Chrome OS Can't Compete with Microsoft Windows-Yet
Google's Chrome OS is being heralded as the next big thing in the operating system space. Google is saying Chrome OS is the next "logical step" for operating systems. It plans to bring its technology to netbooks by 2010, although Acer and Hewlett-Packard hope to have Chrome OS on their netbooks by the end of 2009.
In either case, some are already saying that with Chrome OS, Google is taking aim at
Microsoft. It's going to be the Windows killer, they say. Unless Microsoft
responds soon, Chrome OS will take the lead on the Web and Microsoft might not
be able to stop it, they claim.
It's a fine hope. And it might be indicative of the kind of rabid sensationalism that follows any major announcement. But an objective look at what's going on in the operating system space reveals a much different story.
Although Chrome OS seems like it has what it takes to take on Windows, the
reality is, it doesn't have a shot. It's still an extremely underpowered
platform that can't provide the experience required by enterprise users. And, by
the looks of things, that kind of functionality won't be coming any time soon.
In the business world, applications are everything. Without them, companies couldn't do business. It's as simple as that. That's the main reason why Chrome OS just doesn't have what it takes to be a contender at any point in the next couple years.
Companies require powerful software. Right now, Windows can appeal to that desire. IT managers can simply install required software on their computers, deploy it across the network and allow employees to perform the duties of their jobs. That means accounting companies can access all their high-powered tax and auditing tools.
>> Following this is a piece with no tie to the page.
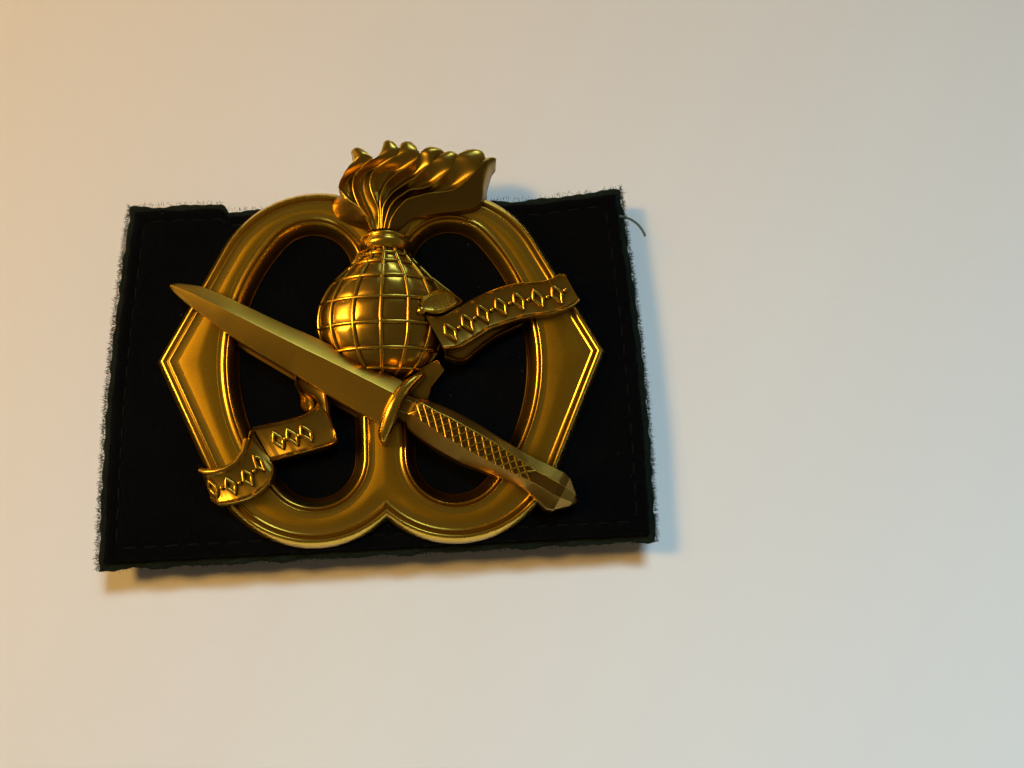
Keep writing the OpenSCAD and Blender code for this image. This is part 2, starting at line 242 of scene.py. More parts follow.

Design businesses can use Photoshop. And health businesses can access client records and medical databases.
When Chrome OS ships, companies won't have that luxury. It will take many months and years of development before there is a wide range of business applications running on Chrome OS. Enterprises won't have an incentive to move to Chrome until there is an adequate selection of programs that help them run their operations online.
And isn't that the biggest problem companies face? If
the software isn't available, company employees can't do their jobs. And to the
corporate world, that's unacceptable.
The great unknown
The enterprise is notoriously averse to change. Once a company finds software that it likes or it uses an operating system it deems reliable, chances are, it won't stray. Nowhere is that more evident than in the state of Microsoft's market share in the enterprise over the past decade. It has remained relatively static. It is the dominant force in the corporate world.
What makes anyone think Chrome OS can change that? Sure, Web-based operating systems might be the future, but just how secure will Chrome OS be? Is it capable of running applications that the enterprise requires? Will it provide an experience that will make it a treat to use?
So far, these questions can't be answered. Until the answers are known, there isn't the slightest chance that the enterprise will care.
What about Windows?
Windows also plays into this issue. Chrome OS might be capturing the spotlight with its operating system for netbooks, but Microsoft is offering Windows 7 Starter Edition, designed specifically for netbooks, months before Chrome OS hits the Web. Microsoft has promised big things for its netbook integration.
It's also important to remember that Microsoft is going to the Web too. Its Gazelle browser-based operating system might give Chrome OS a real problem. Microsoft hasn't revealed too many details about the software, but if it can get Office working well in the browser and follow that up with full support for Windows applications, Chrome OS might be a thing of the past.
But that doesn't mean Chrome OS doesn't have a shot. During the next year, there's little doubt that Chrome OS can't compete with Windows. It simply doesn't have the power requirements needed to make it work. But as long as it's a success in the netbook space, Google will undoubtedly start working on improving the platform to make it work well on more powerful computers. At the same time, it will work with developers to bring important applications to the platform. And if it can prove that it provides a secure, reliable experience, it could give Microsoft a tough time.
But that's still far away. Until then, look for Google to be the also-ran in the operating system market.